WHAT TO DO
Pull out the lines from the line containing "deck_gasket();" through the line containing "cad_parts[member].parent = rigid_bodies[body]", both lines included, and copy them exactly.

THE RECORDS

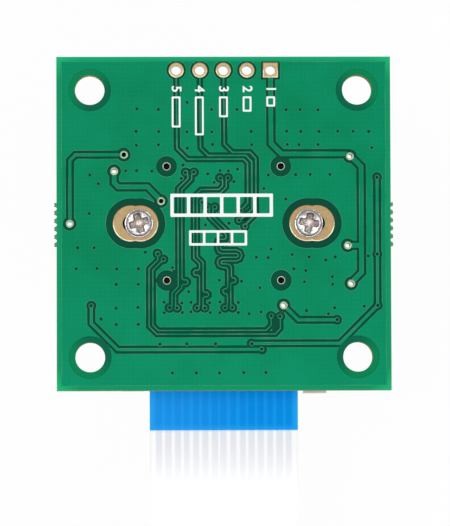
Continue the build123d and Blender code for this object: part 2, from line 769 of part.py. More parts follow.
# Slide lock: a bar across the mouth, a tongue over the cable, an ear and an arm at each end
bar_back = connector_front - slider_gap
bar_front = bar_back - slider_bar
stiffener_top = film_top + stiffener_thickness
tongue_low = stiffener_top + slider_gap
arm_x = housing_width / 2 + arm_gap
ear_outside = arm_x + arm_thickness
with BuildPart() as connector_slider:
    with BuildSketch(Plane.XY.offset(tongue_low)):
        with Locations((0, bar_front)):
            Rectangle(2 * ear_outside, slider_bar, align=(Align.CENTER, Align.MIN))
    extrude(amount=board_front - slider_top - tongue_low)
    with BuildSketch(Plane.XY.offset(tongue_low)):
        with Locations((0, bar_front)):
            Rectangle(
                cable_width, slider_bar + slider_gap + tongue_length,
                align=(Align.CENTER, Align.MIN),
            )
    extrude(amount=tongue_thickness)
    with BuildSketch(Plane.XY.offset(board_front - ear_bottom)):
        for side, reach in ((-1, ear_reach_left), (1, ear_reach_right)):
            turned = Align.MAX if side > 0 else Align.MIN
            with Locations((side * ear_outside, bar_back)):
                Rectangle(ear_width, slider_bar + reach, align=(turned, Align.MAX))
    extrude(amount=ear_bottom - slider_top)
    with BuildSketch(Plane.XY.offset(board_front - arm_bottom)):
        for side in sides:
            turned = Align.MAX if side > 0 else Align.MIN
            with Locations((side * ear_outside, bar_front)):
                Rectangle(arm_thickness, slider_bar + arm_length, align=(turned, Align.MIN))
    extrude(amount=arm_bottom - arm_top)
connector_slider.part.label = "connector_slider"
export_step(connector_slider.part, "parts/connector_slider.step")

# Flat cable: one band along its route, with the film cut back under both bare ends
bend_radii = []
for before, at, after in zip(cable_route, cable_route[1:], cable_route[2:]):
    first = (at[0] - before[0], at[1] - before[1])
    second = (after[0] - at[0], after[1] - at[1])
    turn = abs(atan2(second[1], second[0]) - atan2(first[1], first[0]))
    turn = min(turn, 2 * radians(180) - turn)
    bend_radii.append(bend_share * min(hypot(*first), hypot(*second)) / tan(turn / 2))
print("cable bend radii", [round(radius, 1) for radius in bend_radii])

with BuildLine() as cable_centre:
    FilletPolyline(*cable_route, radius=bend_radii)
cable_length = cable_centre.wire().length
cable_end = cable_centre.wire() @ 1
end_tangent = cable_centre.wire() % 1
print("cable length", round(cable_length, 2))

strip_area = (ways - 1) * way_pitch + strip_width
slope = Vector(0, end_tangent.X, end_tangent.Y)
end_plane = Plane(
    origin=(0, cable_end.X, cable_end.Y), x_dir=(1, 0, 0), z_dir=(0, slope.Z, -slope.Y)
)
start_plane = Plane(origin=(0, cable_route[0][0], cable_height))
# each end's plane, and which way its strips run along it
cable_ends = ((start_plane, Align.MAX), (end_plane, Align.MIN))

with BuildPart() as flat_cable:
    with BuildSketch(Plane.YZ.offset(-cable_width / 2)):
        trace(cable_centre.line, line_width=film_thickness)
    extrude(amount=cable_width)
    for plane, inward in cable_ends:
        with BuildSketch(plane.offset(-film_thickness / 2)):
            Rectangle(strip_area, strip_length, align=(Align.CENTER, inward))
        extrude(amount=strip_recess, mode=Mode.SUBTRACT)
flat_cable.part.label = "flat_cable"
export_step(flat_cable.part, "parts/flat_cable.step")
print("cable volume", round(flat_cable.part.volume, 2), "section times length",
      round(cable_length * cable_width * film_thickness
            - 2 * strip_area * strip_length * strip_recess, 2))

with BuildPart() as cable_contacts:
    for plane, inward in cable_ends:
        with BuildSketch(plane.offset(strip_recess - strip_thickness - film_thickness / 2)):
            with GridLocations(way_pitch, 0, ways, 1):
                Rectangle(strip_width, strip_length, align=(Align.CENTER, inward))
        extrude(amount=strip_thickness)
cable_contacts.part.label = "cable_contacts"
export_step(cable_contacts.part, "parts/cable_contacts.step")

with BuildPart() as near_stiffener:
    with BuildSketch(start_plane.offset(film_thickness / 2)):
        Rectangle(
            cable_width, cable_start + stiffener_beyond_edge, align=(Align.CENTER, Align.MAX)
        )
    extrude(amount=stiffener_thickness)
near_stiffener.part.label = "near_stiffener"
export_step(near_stiffener.part, "parts/near_stiffener.step")

with BuildPart() as far_stiffener:
    with BuildSketch(end_plane.offset(film_thickness / 2)):
        Rectangle(cable_width, far_stiffener_length, align=(Align.CENTER, Align.MIN))
    extrude(amount=stiffener_thickness)
far_stiffener.part.label = "far_stiffener"
export_step(far_stiffener.part, "parts/far_stiffener.step")


def make_block(place, size, low, high, shift=(0, 0)):
    # A block on the board's front: place is x, y and whether its length lies along Y
    x, y, along_y = place
    across = (0, 1, 0) if along_y else (1, 0, 0)
    floor = Plane(origin=(x, y, board_front - high), x_dir=across, z_dir=(0, 0, 1))
    with BuildSketch(floor) as outline:
        with Locations(shift):
            Rectangle(*size)
    return extrude(outline.sketch, amount=high - low, mode=Mode.PRIVATE)


# Voltage regulators, three legs on one side and two on the other
with BuildPart() as voltage_regulators:
    body_size = (regulator_length, regulator_width)
    body_top = regulator_lift + regulator_height
    add([make_block(place, body_size, regulator_lift, body_top) for place in regulators])
voltage_regulators.part.label = "voltage_regulators"
export_step(voltage_regulators.part, "parts/voltage_regulators.step")

leg_blocks = []
for place in regulators:
    for side, step in ((-1, -1), (-1, 0), (-1, 1), (1, -1), (1, 1)):
        stem_at = (step * leg_pitch, side * (regulator_width + leg_thickness) / 2)
        foot_at = (step * leg_pitch, side * (regulator_width + leg_reach) / 2)
        stem = (leg_width, leg_thickness)
        foot = (leg_width, leg_reach)
        leg_blocks.append(make_block(place, stem, 0, regulator_height / 2, stem_at))
        leg_blocks.append(make_block(place, foot, 0, leg_thickness, foot_at))
with BuildPart() as regulator_legs:
    add(leg_blocks)
regulator_legs.part.label = "regulator_legs"
export_step(regulator_legs.part, "parts/regulator_legs.step")

# Crystal: ceramic base with a metal can on it
with BuildPart() as crystal_base:
    add(make_block(crystal_place, (crystal_length, crystal_width), 0, crystal_base_height))
crystal_base.part.label = "crystal_base"
export_step(crystal_base.part, "parts/crystal_base.step")

with BuildPart() as crystal_can:
    can_size = (crystal_length - 2 * crystal_rim, crystal_width - 2 * crystal_rim)
    can_top = crystal_base_height + crystal_can_height
    add(make_block(crystal_place, can_size, crystal_base_height, can_top))
    fillet(crystal_can.edges().filter_by(Axis.Z), 2 * crystal_rim)
crystal_can.part.label = "crystal_can"
export_step(crystal_can.part, "parts/crystal_can.step")

# Capacitors and resistors, with the soldered ends of all of them
def make_chips(chips):
    blocks = []
    for place, (length, width, height) in chips:
        middle = (length - 2 * chip_end, width - 2 * chip_skin)
        blocks.append(make_block(place, middle, 0, height - chip_skin))
    return blocks


capacitor_chips = [((x, y, turned), capacitor_sizes[size]) for size, x, y, turned in capacitors]
resistor_chips = [(place, resistor_size) for place in resistors]

with BuildPart() as capacitor_bodies:
    add(make_chips(capacitor_chips))
capacitor_bodies.part.label = "capacitor_bodies"
export_step(capacitor_bodies.part, "parts/capacitor_bodies.step")

with BuildPart() as resistor_bodies:
    add(make_chips(resistor_chips))
resistor_bodies.part.label = "resistor_bodies"
export_step(resistor_bodies.part, "parts/resistor_bodies.step")

end_blocks = []
for place, (length, width, height) in capacitor_chips + resistor_chips:
    for side in sides:
        end_at = (side * (length - chip_end) / 2, 0)
        end_blocks.append(make_block(place, (chip_end, width), 0, height, end_at))
with BuildPart() as chip_ends:
    add(end_blocks)
chip_ends.part.label = "chip_ends"
export_step(chip_ends.part, "parts/chip_ends.step")
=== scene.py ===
import math
import random

import bmesh
import bpy
from mathutils import Matrix, Vector


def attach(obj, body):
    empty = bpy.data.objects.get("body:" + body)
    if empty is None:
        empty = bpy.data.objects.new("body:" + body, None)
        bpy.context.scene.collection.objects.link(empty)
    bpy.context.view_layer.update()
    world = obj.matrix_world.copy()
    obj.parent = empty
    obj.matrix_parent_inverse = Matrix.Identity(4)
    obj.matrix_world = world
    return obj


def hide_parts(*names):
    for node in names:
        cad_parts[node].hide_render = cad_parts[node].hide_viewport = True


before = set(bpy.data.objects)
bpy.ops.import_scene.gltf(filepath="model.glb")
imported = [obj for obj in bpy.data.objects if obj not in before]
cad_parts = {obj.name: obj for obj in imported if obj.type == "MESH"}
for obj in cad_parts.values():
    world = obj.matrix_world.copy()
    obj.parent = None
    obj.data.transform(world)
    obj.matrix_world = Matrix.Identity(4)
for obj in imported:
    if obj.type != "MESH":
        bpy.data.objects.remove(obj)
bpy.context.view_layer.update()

mm = 0.001
boardBack = 20.6
boardFront = 19.0
boardFaces = ((1, boardBack), (-1, boardFront))
sides = (-1, 1)
scene = bpy.context.scene

cameraFacts = {
    "distance": 540,  # millimetres from the board's back
    "focal": 343.5,
    "sensor": 36,
    "aim": (0.11, -4.28, 20.6),
    "towardCable": 3.0,  # degrees off straight down
    "towardLeft": 1.5,
    "roll": 0.2,
    "clip": (0.01, 20),  # metres
}


def placeCamera(facts):
    data = bpy.data.cameras.new("photoCamera")
    data.lens = facts["focal"]
    data.sensor_fit = "VERTICAL"
    data.sensor_height = facts["sensor"]
    data.clip_start, data.clip_end = facts["clip"]
    camera = bpy.data.objects.new("photoCamera", data)
    scene.collection.objects.link(camera)
    down = math.sin(math.radians(facts["towardCable"]))
    left = math.sin(math.radians(facts["towardLeft"]))
    toCamera = Vector((-left, -down, 1)).normalized()
    right = Vector((0, 1, 0)).cross(toCamera).normalized()
    up = toCamera.cross(right)
    turn = Matrix((right, up, toCamera)).transposed().to_4x4()
    place = (Vector(facts["aim"]) + facts["distance"] * toCamera) * mm
    roll = Matrix.Rotation(math.radians(-facts["roll"]), 4, "Z")
    camera.matrix_world = Matrix.Translation(place) @ turn @ roll
    scene.camera = camera


placeCamera(cameraFacts)


def addNode(tree, kind, inputs=None, **settings):
    node = tree.nodes.new(kind)
    for key, value in settings.items():
        setattr(node, key, value)
    for key, value in (inputs or {}).items():
        if isinstance(value, bpy.types.NodeSocket):
            tree.links.new(value, node.inputs[key])
        else:
            node.inputs[key].default_value = value
    return node


def linearColour(red, green, blue):
    # A colour as it is seen, 0 to 255, as Blender's nodes take it
    parts = []
    for part in (red, green, blue):
        share = part / 255
        parts.append(share / 12.92 if share < 0.04045 else ((share + 0.055) / 1.055) ** 2.4)
    return (*parts, 1)


def calc(tree, operation, first, second=0.0, third=0.0):
    facts = {0: first, 1: second, 2: third}
    return addNode(tree, "ShaderNodeMath", facts, operation=operation).outputs[0]


def vectorCalc(tree, operation, first, second=(0, 0, 0)):
    node = addNode(tree, "ShaderNodeVectorMath", {0: first, 1: second}, operation=operation)
    return node.outputs["Value" if operation in ("LENGTH", "DOT_PRODUCT") else "Vector"]


def objectPlace(tree):
    return addNode(tree, "ShaderNodeTexCoord").outputs["Object"]


def splitPlace(tree, place):
    return addNode(tree, "ShaderNodeSeparateXYZ", {0: place}).outputs[:]


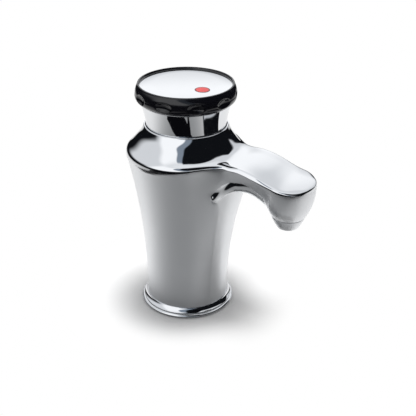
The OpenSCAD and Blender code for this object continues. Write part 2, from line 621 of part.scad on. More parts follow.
module handle_skirt() color(chrome) difference() {
  rotate_extrude() polygon(concat(
    [[skirt_r - skirt_wall, skirt_z], [skirt_r - 0.3, skirt_z], [skirt_r, skirt_z + 0.3]],
    skirt_profile(0),
    [[handle_head_r + 2, skirt_top], [handle_head_r + 2, hub_top + eps], [hub_ring_r2 + 1.2, hub_top + eps],
     [skirt_r - skirt_wall, hub_top - 2.5]]));
  for (a = skirt_screw_angles) at_angle(a, skirt_screw_pcr)
    translate([0, 0, hub_top - 1]) cylinder(r = screw_r + 0.15, h = skirt_flange_t + 2, $fn = 32);
}
dot_x = dot_off * cos(dot_angle);
dot_y = dot_off * sin(dot_angle);
grip_foot_r = grip_d / 2 - 2;
grip_rim_r = plate_d / 2 + 1;
module grip_ring() color(black) difference() {
  rotate_extrude() polygon(concat(
    [[screw_clear_r, grip_z], [grip_foot_r - 0.4, grip_z]],
    arc_points([grip_foot_r, grip_z + 0.3], [grip_d / 2, grip_z + 3.8], 0.5, 5),
    arc_points([grip_d / 2 - 0.05, grip_z + 4.6], [grip_rim_r + 0.5, grip_top - 0.6], 0.35, 5),
    [[grip_rim_r, grip_top], [plate_d / 2 + 0.25, grip_top], [plate_d / 2 + 0.25, plate_z], [grip_bore_r, plate_z],
     [grip_bore_r, grip_z + grip_floor_t], [screw_clear_r, grip_z + grip_floor_t]]));
  // finger dimples: lemon-shaped hollows lying along the ring
  dimple_r = 3.2;
  for (i = [0 : dimples - 1]) at_angle(dimple_phase + 360 * i / dimples, grip_d / 2 + dimple_r - dimple_depth)
    translate([0, 0, dimple_z]) rotate([90, 0, 0]) rotate_extrude()
      polygon(arc_points([0, -dimple_half_l], [0, dimple_half_l], dimple_r, 12));
  for (a = skirt_screw_angles) at_angle(a, skirt_screw_pcr)
    translate([0, 0, grip_z - 1]) cylinder(r = screw_r + 0.15, h = 5, $fn = 32);
}
dimple_half_l = 9;
screw_clear_r = 15;
module skirt_screws() color(steel) for (a = skirt_screw_angles) at_angle(a, skirt_screw_pcr)
  translate([0, 0, grip_z + grip_floor_t])
    pan_screw(grip_floor_t + skirt_flange_t + 6.5, flange_head_h, screw_r, grip_bore_r - skirt_screw_pcr - 0.15);
dot_sink = 0.8;
module top_plate() color(chrome) difference() {
  union() {
    translate([0, 0, plate_z]) rotate_extrude() polygon([[0, 0], [plate_d / 2, 0], [plate_d / 2, plate_t - 0.4],
      [plate_d / 2 - 0.5, plate_t], [0, plate_t]]);
    translate([0, 0, plate_z - 3.4]) tube(grip_bore_r - 0.1, grip_bore_r - 1.4, 3.4 + eps);
  }
  translate([dot_x, dot_y, plate_z + plate_t - dot_sink]) cylinder(r = dot_d / 2 + fit, h = 4);
}
module red_dot() color([0.86, 0.16, 0.12]) translate([dot_x, dot_y, plate_z + plate_t - dot_sink]) {
  cylinder(r = dot_d / 2, h = dot_sink);
}

deck_gasket();
base_ring();
threaded_shank();
clamp_washer_rubber();
clamp_washer_steel();
lock_nut();
body_casting();
valve_manifold();
manifold_seal();
flange_screws();
stop_pin();
cold_inlet_tail();
tank_feed_tail();
hot_return_tail();
tail_seals();
delivery_tube();
tube_seal();
nozzle_ring();
nozzle_oring();
flow_straightener();
seat_seals();
fixed_disc();
moving_disc();
cartridge_housing();
thrust_washer();
retaining_nut();
spindle();
spindle_orings();
spindle_clip();
return_spring();
slip_ring();
handle_hub();
handle_screw();
handle_skirt();
grip_ring();
skirt_screws();
top_plate();
red_dot();
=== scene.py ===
"""Boiling water tap: a chromed cast body with a hooked spout and a twist handle, on a white surface."""
import json
import math

import bmesh
import bpy
from mathutils import Matrix, Vector

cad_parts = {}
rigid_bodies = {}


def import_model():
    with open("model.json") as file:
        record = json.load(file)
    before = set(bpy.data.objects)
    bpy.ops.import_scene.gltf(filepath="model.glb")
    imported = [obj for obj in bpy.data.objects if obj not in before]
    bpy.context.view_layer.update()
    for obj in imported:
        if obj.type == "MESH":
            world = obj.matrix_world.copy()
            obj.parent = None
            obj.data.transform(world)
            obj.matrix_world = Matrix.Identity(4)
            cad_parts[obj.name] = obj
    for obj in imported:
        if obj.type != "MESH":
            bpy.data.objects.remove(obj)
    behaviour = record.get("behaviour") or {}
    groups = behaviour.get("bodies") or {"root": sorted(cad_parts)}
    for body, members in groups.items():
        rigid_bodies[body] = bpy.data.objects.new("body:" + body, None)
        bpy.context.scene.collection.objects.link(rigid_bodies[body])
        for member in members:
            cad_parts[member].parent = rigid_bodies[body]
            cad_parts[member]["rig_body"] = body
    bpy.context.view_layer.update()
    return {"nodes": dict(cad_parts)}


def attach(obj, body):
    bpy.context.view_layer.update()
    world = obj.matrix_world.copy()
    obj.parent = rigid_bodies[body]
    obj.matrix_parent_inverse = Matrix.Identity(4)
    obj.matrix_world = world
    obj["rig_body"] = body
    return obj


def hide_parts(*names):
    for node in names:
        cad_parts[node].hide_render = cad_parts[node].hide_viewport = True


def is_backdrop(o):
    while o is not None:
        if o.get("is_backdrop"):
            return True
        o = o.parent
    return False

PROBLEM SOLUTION
deck_gasket();
base_ring();
threaded_shank();
clamp_washer_rubber();
clamp_washer_steel();
lock_nut();
body_casting();
valve_manifold();
manifold_seal();
flange_screws();
stop_pin();
cold_inlet_tail();
tank_feed_tail();
hot_return_tail();
tail_seals();
delivery_tube();
tube_seal();
nozzle_ring();
nozzle_oring();
flow_straightener();
seat_seals();
fixed_disc();
moving_disc();
cartridge_housing();
thrust_washer();
retaining_nut();
spindle();
spindle_orings();
spindle_clip();
return_spring();
slip_ring();
handle_hub();
handle_screw();
handle_skirt();
grip_ring();
skirt_screws();
top_plate();
red_dot();
=== scene.py ===
"""Boiling water tap: a chromed cast body with a hooked spout and a twist handle, on a white surface."""
import json
import math

import bmesh
import bpy
from mathutils import Matrix, Vector

cad_parts = {}
rigid_bodies = {}


def import_model():
    with open("model.json") as file:
        record = json.load(file)
    before = set(bpy.data.objects)
    bpy.ops.import_scene.gltf(filepath="model.glb")
    imported = [obj for obj in bpy.data.objects if obj not in before]
    bpy.context.view_layer.update()
    for obj in imported:
        if obj.type == "MESH":
            world = obj.matrix_world.copy()
            obj.parent = None
            obj.data.transform(world)
            obj.matrix_world = Matrix.Identity(4)
            cad_parts[obj.name] = obj
    for obj in imported:
        if obj.type != "MESH":
            bpy.data.objects.remove(obj)
    behaviour = record.get("behaviour") or {}
    groups = behaviour.get("bodies") or {"root": sorted(cad_parts)}
    for body, members in groups.items():
        rigid_bodies[body] = bpy.data.objects.new("body:" + body, None)
        bpy.context.scene.collection.objects.link(rigid_bodies[body])
        for member in members:
            cad_parts[member].parent = rigid_bodies[body]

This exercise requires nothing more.